Correlation context for today: DXY is the dominant short-term driver (inverse, ~0.55 strength). If the ISM Prices Paid print drives a stagflation narrative that pushes DXY lower, that is gold's primary upside mechanism. US 10Y real yields (inverse, ~0.60 strength) remain the structural driver — any repricing toward Fed cuts on weak ISM/NFP data supports gold through the real yield channel. Silver (positive, ~0.80 strength) will confirm or deny any gold breakout — divergence between gold and silver in the $4,520 test window would be a caution signal.

Monday open character: the profile identifies Mondays as slightly above-average range days with gap-and-fade tendencies or directional follow-through from Friday's close. A post-holiday Monday adds gap risk to that equation — the Friday close at approximately $4,490–$4,510 and any gap to the current spot must be assessed before engaging direction.


What to Watch — Invalidation

  1. H4 close below $4,488 — invalidates the H4 higher-low structure and the bullish range thesis. A clean H4 candle close below this level shifts bias to bearish, targeting $4,440–$4,460 (H4 FVG) and then $4,450 (D1 intermediate support). Do not hold range longs through a confirmed H4 close below $4,488.

  2. ISM Manufacturing PMI above 53 with Prices Paid below 83 — a beat on activity with contained inflation removes the stagflation narrative and supports DXY strength, pressuring gold. Under this scenario, the $4,520 ceiling is unlikely to break and the range skews toward the sell side.

  3. Price rejection at $4,520–$4,540 with a bearish H4 close below $4,508 — a clear double rejection at the supply cluster (two H4 candles that wick into $4,520+ and close below $4,508) confirms institutional sellers are defending the zone.
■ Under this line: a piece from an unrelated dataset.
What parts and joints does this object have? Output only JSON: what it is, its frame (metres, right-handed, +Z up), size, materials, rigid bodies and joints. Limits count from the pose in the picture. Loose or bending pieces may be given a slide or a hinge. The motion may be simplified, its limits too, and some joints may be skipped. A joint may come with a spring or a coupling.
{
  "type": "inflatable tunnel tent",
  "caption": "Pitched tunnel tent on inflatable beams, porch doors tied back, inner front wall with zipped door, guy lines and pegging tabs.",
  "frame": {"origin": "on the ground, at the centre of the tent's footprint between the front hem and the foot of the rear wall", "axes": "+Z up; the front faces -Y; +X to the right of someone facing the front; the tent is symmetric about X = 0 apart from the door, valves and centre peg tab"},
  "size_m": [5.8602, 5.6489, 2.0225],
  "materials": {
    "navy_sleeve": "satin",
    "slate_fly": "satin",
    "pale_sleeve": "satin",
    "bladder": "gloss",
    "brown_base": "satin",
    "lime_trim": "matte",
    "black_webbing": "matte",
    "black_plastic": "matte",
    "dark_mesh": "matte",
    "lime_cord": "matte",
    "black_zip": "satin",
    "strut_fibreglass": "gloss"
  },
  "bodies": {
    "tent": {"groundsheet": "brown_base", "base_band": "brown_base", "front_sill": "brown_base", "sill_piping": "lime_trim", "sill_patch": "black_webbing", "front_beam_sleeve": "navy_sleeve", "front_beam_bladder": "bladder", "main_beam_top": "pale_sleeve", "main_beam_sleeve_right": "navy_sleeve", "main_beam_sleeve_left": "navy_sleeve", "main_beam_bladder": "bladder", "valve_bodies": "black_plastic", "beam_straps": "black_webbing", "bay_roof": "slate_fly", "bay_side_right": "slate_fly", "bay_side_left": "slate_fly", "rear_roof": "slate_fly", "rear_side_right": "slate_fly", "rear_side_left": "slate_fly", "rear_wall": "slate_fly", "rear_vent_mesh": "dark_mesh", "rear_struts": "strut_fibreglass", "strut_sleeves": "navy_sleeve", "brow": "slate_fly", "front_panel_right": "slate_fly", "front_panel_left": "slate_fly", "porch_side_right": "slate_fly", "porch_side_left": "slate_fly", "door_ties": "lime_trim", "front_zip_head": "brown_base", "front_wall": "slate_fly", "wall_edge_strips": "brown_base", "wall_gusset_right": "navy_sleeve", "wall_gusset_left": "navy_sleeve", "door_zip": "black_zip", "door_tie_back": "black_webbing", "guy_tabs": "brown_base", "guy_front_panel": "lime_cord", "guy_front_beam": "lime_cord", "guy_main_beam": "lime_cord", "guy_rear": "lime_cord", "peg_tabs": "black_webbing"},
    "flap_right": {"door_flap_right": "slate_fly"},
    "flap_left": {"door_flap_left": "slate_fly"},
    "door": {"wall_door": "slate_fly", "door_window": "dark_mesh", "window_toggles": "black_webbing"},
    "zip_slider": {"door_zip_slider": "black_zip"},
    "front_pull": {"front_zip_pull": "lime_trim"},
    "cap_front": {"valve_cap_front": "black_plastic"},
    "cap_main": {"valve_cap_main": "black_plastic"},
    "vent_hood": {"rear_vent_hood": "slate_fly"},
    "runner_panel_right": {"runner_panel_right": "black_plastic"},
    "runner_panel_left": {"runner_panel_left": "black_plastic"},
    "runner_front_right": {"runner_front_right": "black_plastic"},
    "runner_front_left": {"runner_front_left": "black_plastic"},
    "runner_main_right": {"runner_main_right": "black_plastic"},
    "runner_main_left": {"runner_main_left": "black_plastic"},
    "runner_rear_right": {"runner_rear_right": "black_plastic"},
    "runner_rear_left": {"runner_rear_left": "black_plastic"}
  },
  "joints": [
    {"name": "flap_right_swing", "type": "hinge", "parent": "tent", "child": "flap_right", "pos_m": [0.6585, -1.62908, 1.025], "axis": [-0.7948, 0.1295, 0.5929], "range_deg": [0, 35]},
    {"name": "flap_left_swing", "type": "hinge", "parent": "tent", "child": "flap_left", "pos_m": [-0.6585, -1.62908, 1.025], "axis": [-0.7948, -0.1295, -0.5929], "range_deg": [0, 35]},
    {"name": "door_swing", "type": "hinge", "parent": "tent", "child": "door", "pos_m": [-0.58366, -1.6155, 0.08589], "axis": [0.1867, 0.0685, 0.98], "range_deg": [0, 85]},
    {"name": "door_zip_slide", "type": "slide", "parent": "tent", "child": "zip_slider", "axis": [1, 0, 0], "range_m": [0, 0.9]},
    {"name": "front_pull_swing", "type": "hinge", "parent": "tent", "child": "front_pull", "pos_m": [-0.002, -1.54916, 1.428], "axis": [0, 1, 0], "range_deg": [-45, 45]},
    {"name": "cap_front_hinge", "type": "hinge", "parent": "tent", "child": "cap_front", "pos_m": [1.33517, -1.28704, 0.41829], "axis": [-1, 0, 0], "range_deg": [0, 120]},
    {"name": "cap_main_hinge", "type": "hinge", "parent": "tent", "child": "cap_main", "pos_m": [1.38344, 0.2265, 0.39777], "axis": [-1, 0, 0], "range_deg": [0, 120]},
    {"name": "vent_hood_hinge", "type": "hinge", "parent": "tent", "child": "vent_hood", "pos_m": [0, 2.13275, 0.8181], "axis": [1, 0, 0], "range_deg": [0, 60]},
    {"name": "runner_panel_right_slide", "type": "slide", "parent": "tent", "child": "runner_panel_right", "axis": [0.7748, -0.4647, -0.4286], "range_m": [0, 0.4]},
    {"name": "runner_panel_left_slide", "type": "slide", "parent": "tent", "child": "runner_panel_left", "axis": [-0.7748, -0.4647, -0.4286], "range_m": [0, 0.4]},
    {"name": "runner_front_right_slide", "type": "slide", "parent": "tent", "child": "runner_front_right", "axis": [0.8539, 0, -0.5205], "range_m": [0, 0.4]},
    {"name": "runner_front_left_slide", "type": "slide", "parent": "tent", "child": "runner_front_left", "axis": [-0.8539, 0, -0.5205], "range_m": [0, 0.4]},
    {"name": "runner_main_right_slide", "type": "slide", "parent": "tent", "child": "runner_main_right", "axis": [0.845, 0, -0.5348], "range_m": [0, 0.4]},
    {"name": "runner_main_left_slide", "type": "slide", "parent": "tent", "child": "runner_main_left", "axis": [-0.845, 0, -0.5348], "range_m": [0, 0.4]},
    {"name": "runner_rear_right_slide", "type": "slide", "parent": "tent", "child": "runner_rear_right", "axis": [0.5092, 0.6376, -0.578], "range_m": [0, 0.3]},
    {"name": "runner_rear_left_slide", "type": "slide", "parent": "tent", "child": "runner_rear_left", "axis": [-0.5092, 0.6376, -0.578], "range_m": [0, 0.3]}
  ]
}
Short the second rejection targeting $4,488, then $4,450.

  4. D1 close above $4,608 — invalidates the entire cautious/range framework in the bullish direction. A D1 close above the May 22 swing high ($4,608) would be the first break of D1 bearish structure and would require a full reassessment toward a recovery trend. Under that scenario, prior resistance levels become support and the $4,750 prior lower high becomes the medium-term target.